Your goal: Copy all records verbatim.

[Part of a data file]
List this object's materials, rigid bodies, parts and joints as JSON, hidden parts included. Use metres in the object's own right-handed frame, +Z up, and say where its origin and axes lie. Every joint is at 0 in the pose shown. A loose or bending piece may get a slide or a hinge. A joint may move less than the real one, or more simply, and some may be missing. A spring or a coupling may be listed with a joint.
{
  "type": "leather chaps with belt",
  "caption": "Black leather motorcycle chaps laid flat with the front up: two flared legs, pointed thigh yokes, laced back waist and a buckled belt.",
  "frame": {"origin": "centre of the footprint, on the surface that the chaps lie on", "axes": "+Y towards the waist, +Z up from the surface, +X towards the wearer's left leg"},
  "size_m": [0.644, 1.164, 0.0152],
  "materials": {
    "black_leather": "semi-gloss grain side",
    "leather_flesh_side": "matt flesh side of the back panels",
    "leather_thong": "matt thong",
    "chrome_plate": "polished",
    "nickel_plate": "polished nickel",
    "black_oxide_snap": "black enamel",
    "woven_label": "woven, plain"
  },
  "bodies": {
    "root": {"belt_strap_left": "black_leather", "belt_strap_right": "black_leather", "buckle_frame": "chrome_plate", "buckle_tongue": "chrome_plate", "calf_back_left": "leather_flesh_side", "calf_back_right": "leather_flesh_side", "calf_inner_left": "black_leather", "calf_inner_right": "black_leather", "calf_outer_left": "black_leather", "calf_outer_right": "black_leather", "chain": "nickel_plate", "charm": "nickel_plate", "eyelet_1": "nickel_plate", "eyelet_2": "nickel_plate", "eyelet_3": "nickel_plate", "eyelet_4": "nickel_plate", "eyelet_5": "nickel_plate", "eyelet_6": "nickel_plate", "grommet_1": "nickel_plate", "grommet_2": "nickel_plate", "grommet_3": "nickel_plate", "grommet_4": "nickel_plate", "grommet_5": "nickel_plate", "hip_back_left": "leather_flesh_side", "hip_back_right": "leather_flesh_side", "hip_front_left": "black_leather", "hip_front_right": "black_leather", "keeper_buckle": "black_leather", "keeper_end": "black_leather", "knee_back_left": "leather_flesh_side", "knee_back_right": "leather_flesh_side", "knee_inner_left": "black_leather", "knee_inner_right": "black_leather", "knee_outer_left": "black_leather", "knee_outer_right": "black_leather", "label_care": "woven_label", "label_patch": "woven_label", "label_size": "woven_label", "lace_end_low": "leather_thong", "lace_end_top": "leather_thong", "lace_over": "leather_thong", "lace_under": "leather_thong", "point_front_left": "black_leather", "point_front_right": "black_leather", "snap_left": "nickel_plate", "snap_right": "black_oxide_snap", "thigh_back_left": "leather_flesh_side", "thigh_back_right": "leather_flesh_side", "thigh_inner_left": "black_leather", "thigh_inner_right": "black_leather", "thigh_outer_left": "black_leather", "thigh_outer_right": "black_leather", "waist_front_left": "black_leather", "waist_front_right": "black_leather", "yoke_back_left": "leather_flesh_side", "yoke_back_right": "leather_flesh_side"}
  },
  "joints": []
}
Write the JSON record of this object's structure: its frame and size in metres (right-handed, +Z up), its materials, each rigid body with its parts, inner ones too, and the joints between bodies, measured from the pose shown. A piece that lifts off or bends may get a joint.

Solution to this exercise:
List this object's materials, rigid bodies, parts and joints as JSON, hidden parts included. Use metres in the object's own right-handed frame, +Z up, and say where its origin and axes lie. Every joint is at 0 in the pose shown. A loose or bending piece may get a slide or a hinge. A joint may move less than the real one, or more simply, and some may be missing. A spring or a coupling may be listed with a joint.
{
  "type": "leather chaps with belt",
  "caption": "Black leather motorcycle chaps laid flat with the front up: two flared legs, pointed thigh yokes, laced back waist and a buckled belt.",
  "frame": {"origin": "centre of the footprint, on the surface that the chaps lie on", "axes": "+Y towards the waist, +Z up from the surface, +X towards the wearer's left leg"},
  "size_m": [0.644, 1.164, 0.0152],
  "materials": {
    "black_leather": "semi-gloss grain side",
    "leather_flesh_side": "matt flesh side of the back panels",
    "leather_thong": "matt thong",
    "chrome_plate": "polished",
    "nickel_plate": "polished nickel",
    "black_oxide_snap": "black enamel",
    "woven_label": "woven, plain"
  },
  "bodies": {
    "root": {"belt_strap_left": "black_leather", "belt_strap_right": "black_leather", "buckle_frame": "chrome_plate", "buckle_tongue": "chrome_plate", "calf_back_left": "leather_flesh_side", "calf_back_right": "leather_flesh_side", "calf_inner_left": "black_leather", "calf_inner_right": "black_leather", "calf_outer_left": "black_leather", "calf_outer_right": "black_leather", "chain": "nickel_plate", "charm": "nickel_plate", "eyelet_1": "nickel_plate", "eyelet_2": "nickel_plate", "eyelet_3": "nickel_plate", "eyelet_4": "nickel_plate", "eyelet_5": "nickel_plate", "eyelet_6": "nickel_plate", "grommet_1": "nickel_plate", "grommet_2": "nickel_plate", "grommet_3": "nickel_plate", "grommet_4": "nickel_plate", "grommet_5": "nickel_plate", "hip_back_left": "leather_flesh_side", "hip_back_right": "leather_flesh_side", "hip_front_left": "black_leather", "hip_front_right": "black_leather", "keeper_buckle": "black_leather", "keeper_end": "black_leather", "knee_back_left": "leather_flesh_side", "knee_back_right": "leather_flesh_side", "knee_inner_left": "black_leather", "knee_inner_right": "black_leather", "knee_outer_left": "black_leather", "knee_outer_right": "black_leather", "label_care": "woven_label", "label_patch": "woven_label", "label_size": "woven_label", "lace_end_low": "leather_thong", "lace_end_top": "leather_thong", "lace_over": "leather_thong", "lace_under": "leather_thong", "point_front_left": "black_leather", "point_front_right": "black_leather", "snap_left": "nickel_plate", "snap_right": "black_oxide_snap", "thigh_back_left": "leather_flesh_side", "thigh_back_right": "leather_flesh_side", "thigh_inner_left": "black_leather", "thigh_inner_right": "black_leather", "thigh_outer_left": "black_leather", "thigh_outer_right": "black_leather", "waist_front_left": "black_leather", "waist_front_right": "black_leather", "yoke_back_left": "leather_flesh_side", "yoke_back_right": "leather_flesh_side"}
  },
  "joints": []
}
Write the JSON record of this object's structure: its frame and size in metres (right-handed, +Z up), its materials, each rigid body with its parts, inner ones too, and the joints between bodies, measured from the pose shown. A piece that lifts off or bends may get a joint.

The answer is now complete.